The Implementation Deep-Dive

1. The Erlang-C Mathematical Foundation and Numerical Stability

The core of any staffing calculator is the Erlang-C formula. It calculates the probability that an arriving customer will have to wait for service (i.e., all servers are busy). This probability, denoted as $P(C)$, is the bridge between traffic load and staffing levels.

The formula for Erlang-C is:

$$
E_c(c, a) = \frac{\frac{a^c}{c!} \cdot \frac{c}{c-a}}{\sum_{i=0}^{c-1} \frac{a^i}{i!} + \frac{a^c}{c!} \cdot \frac{c}{c-a}}
$$

Where:

  • $c$ is the number of servers (agents).
  • $a$ is the offered load in Erlangs ($a = \lambda \cdot h$, where $\lambda$ is the arrival rate per hour and $h$ is the average handle time in hours).
  • $c > a$ must hold true for stability. If $c \le a$, the queue grows infinitely.

The Trap: Floating Point Overflow in Factorials
The most common failure mode in Erlang-C implementations is calculating $c!$ (c factorial) directly. For a contact center with 100 agents, $100!$ is approximately $9.33 \times 10^{157}$. Most 64-bit floating-point numbers max out at $1.79 \times 10^{308}$. While $100!$ fits, the intermediate terms in the numerator and denominator often exceed this limit, causing Infinity or NaN (Not a Number) errors in JavaScript, Python, or C# environments.
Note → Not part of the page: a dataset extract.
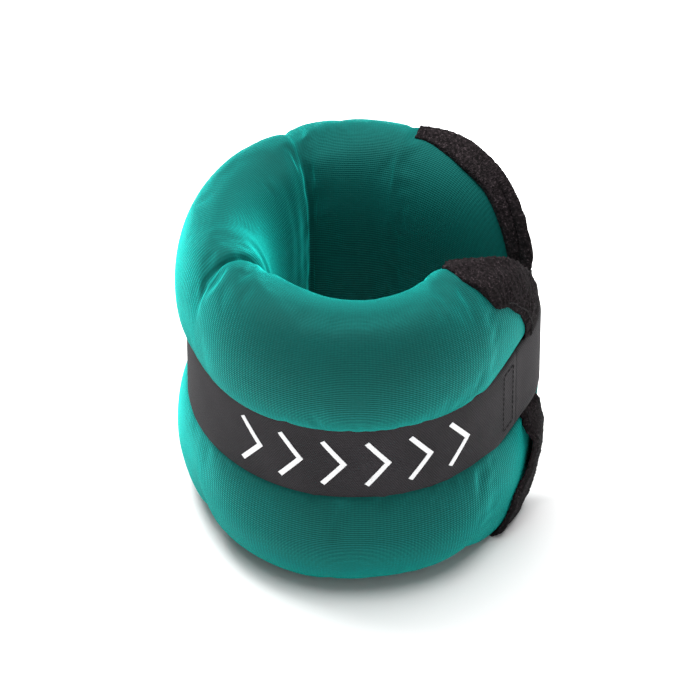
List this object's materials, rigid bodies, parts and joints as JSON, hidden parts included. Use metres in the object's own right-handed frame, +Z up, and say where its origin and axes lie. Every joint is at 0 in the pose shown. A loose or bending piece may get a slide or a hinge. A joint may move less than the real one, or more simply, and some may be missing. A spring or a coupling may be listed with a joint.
{
  "type": "ankle cuff weight",
  "caption": "C-shaped sand-filled neoprene cuff weight with rounded bound ends and a waist strap that closes with a hook-and-loop flap.",
  "frame": {"origin": "bottom centre of the closed cuff, on the floor under the middle of its box", "axes": "+Z up along the axis of the cuff; the strap's closed gap faces +X, turned 10 degrees towards +Y"},
  "size_m": [0.1327, 0.1357, 0.1355],
  "materials": {
    "cover_fabric": "fine-knit neoprene, soft sheen",
    "binding_loop": "fuzzy loop pile, matt",
    "strap_webbing": "close-woven webbing, matt",
    "hook_tape": "moulded hooks, matt",
    "loop_tape": "loop pile, matt",
    "thread": "spun thread, matt",
    "bag_cloth": "plain woven cloth",
    "iron_sand": "loose grains, dull",
    "print_ink": "screen-printed ink, matt"
  },
  "bodies": {
    "back_section": {"cover_back": "cover_fabric", "bag_back": "bag_cloth", "fill_back": "iron_sand", "far_end_binding": "binding_loop", "far_end_stitching": "thread", "strap_back": "strap_webbing", "strap_stitching_back": "thread", "loop_patch": "loop_tape"},
    "side_section": {"cover_side": "cover_fabric", "bag_side": "bag_cloth", "fill_side": "iron_sand", "strap_side": "strap_webbing", "strap_stitching_side": "thread"},
    "front_section": {"cover_front": "cover_fabric", "bag_front": "bag_cloth", "fill_front": "iron_sand", "near_end_binding": "binding_loop", "near_end_stitching": "thread", "strap_front": "strap_webbing", "strap_stitching_front": "thread", "strap_print": "print_ink"},
    "flap_root": {"flap_root": "strap_webbing"},
    "flap_mid": {"flap_mid": "strap_webbing", "hook_patch_mid": "hook_tape", "hook_stitching_mid": "thread"},
    "flap_tail": {"flap_tail": "strap_webbing", "tail_hem": "strap_webbing", "hook_patch_tail": "hook_tape", "hook_stitching_tail": "thread"}
  },
  "joints": [
    {"name": "rear_fold", "type": "hinge", "parent": "back_section", "child": "side_section", "pos_m": [-0.02865, 0.05622, 0.0675], "axis": [0, 0, -1], "range_deg": [0, 30]},
    {"name": "front_fold", "type": "hinge", "parent": "side_section", "child": "front_section", "pos_m": [-0.05719, -0.02667, 0.0675], "axis": [0, 0, -1], "range_deg": [0, 60]},
    {"name": "flap_peel", "type": "hinge", "parent": "front_section", "child": "flap_root", "pos_m": [0.06275, -0.0066, 0.0675], "axis": [0, 0, -1], "range_deg": [0, 96]},
    {"name": "flap_bend", "type": "hinge", "parent": "flap_root", "child": "flap_mid", "pos_m": [0.05291, 0.04134, 0.0675], "axis": [0, 0, -1], "range_deg": [0, 24]},
    {"name": "tail_peel", "type": "hinge", "parent": "flap_mid", "child": "flap_tail", "pos_m": [0.02186, 0.06349, 0.0675], "axis": [0, 0, -1], "range_deg": [0, 70]}
  ],
  "couplings": [
    {"joint": "rear_fold", "follows": "front_fold", "ratio": 0.5},
    {"joint": "flap_peel", "follows": "front_fold", "ratio": 1.6},
    {"joint": "flap_bend", "follows": "front_fold", "ratio": 0.4}
  ]
}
The Architectural Reasoning: Log-Space Calculation
To prevent overflow, you must implement the calculation in log-space. By taking the natural logarithm of the terms, you convert multiplication into addition and division into subtraction. You calculate the log of the numerator and the log of the denominator separately, then exponentiate the difference.

Implementation Strategy:

  1. Define a function log_factorial(n) using the Stirling approximation for large $n$ or a precomputed lookup table for $n < 1000$.
  2. Calculate log_numerator = $c \cdot \ln(a) - \ln(c!) + \ln(c) - \ln(c-a)$.
  3. Calculate log_denominator_term_i for the summation part.
  4. Use the Log-Sum-Exp trick to sum the probabilities in the denominator without underflow.
import math

def log_factorial(n):
    """
    Calculates ln(n!) using Stirling's approximation for n > 100,
    and exact summation for smaller n.
    """
    if n < 0:
        raise ValueError("Factorial not defined for negative numbers")
    if n == 0 or n == 1:
        return 0.0
    
    # Precomputed exact values for small n are more accurate
    if n <= 100:
        return math.lgamma(n + 1)
    
    # Stirling's approximation for large n
    # ln(n!) ≈ n*ln(n) - n + 0.5*ln(2*pi*n)
    return n * math.log(n) - n + 0.5 * math.log(2 * math.pi * n)

def erlang_c(c, a):
    """
    Calculates Erlang-C probability using log-space arithmetic.
    c: number of servers (agents)
    a: offered load in Erlangs
    """
    if c <= a:
        return 1.0  # System is unstable or saturated
    
    # Log of the term a^c / c!
    log_term_c = c * math.log(a) - log_factorial(c)
    
    # Log of the numerator: (a^c / c!) * (c / (c - a))
    log_numerator = log_term_c + math.log(c) - math.log(c - a)
    
    # Calculate the denominator sum: sum_{i=0}^{c-1} (a^i / i!)
    # We compute this by summing in log-space and using logsumexp
    log_sum = float('-inf')
    
    for i in range(c):
        log_term_i = i * math.log(a) - log_factorial(i)
        # Log-Sum-Exp trick: log(e^a + e^b) = max(a,b) + log(1 + e^(-|a-b|))
        if log_term_i > log_sum:
            log_sum, log_term_i = log_term_i, log_sum
        
        if log_term_i > float('-inf'):
            log_sum += math.log1p(math.exp(log_term_i - log_sum))
    
    # Add the final term of the denominator: (a^c / c!) * (c / (c - a))
    # This is the same as the numerator
    final_denom_term_log = log_numerator
    
    # Total log denominator
    log_denominator = math.log(math.exp(log_sum) + math.exp(final_denom_term_log))
    # Alternatively, use logsumexp again for safety if log_sum and final_denom_term_log are vastly different
    # log_denominator = max(log_sum, final_denom_term_log) + math.log1p(math.exp(-abs(log_sum - final_denom_term_log)))
    
    # E_c = exp(log_numerator - log_denominator)
    ec = math.exp(log_numerator - log_denominator)
    
    return ec

2. Integrating Service Level Targets and Occupancy Constraints

Calculating the probability of waiting is only half the battle. The business requirement is usually stated as: “Answer 80% of calls within 20 seconds.” This requires translating the Erlang-C probability into a staffing requirement.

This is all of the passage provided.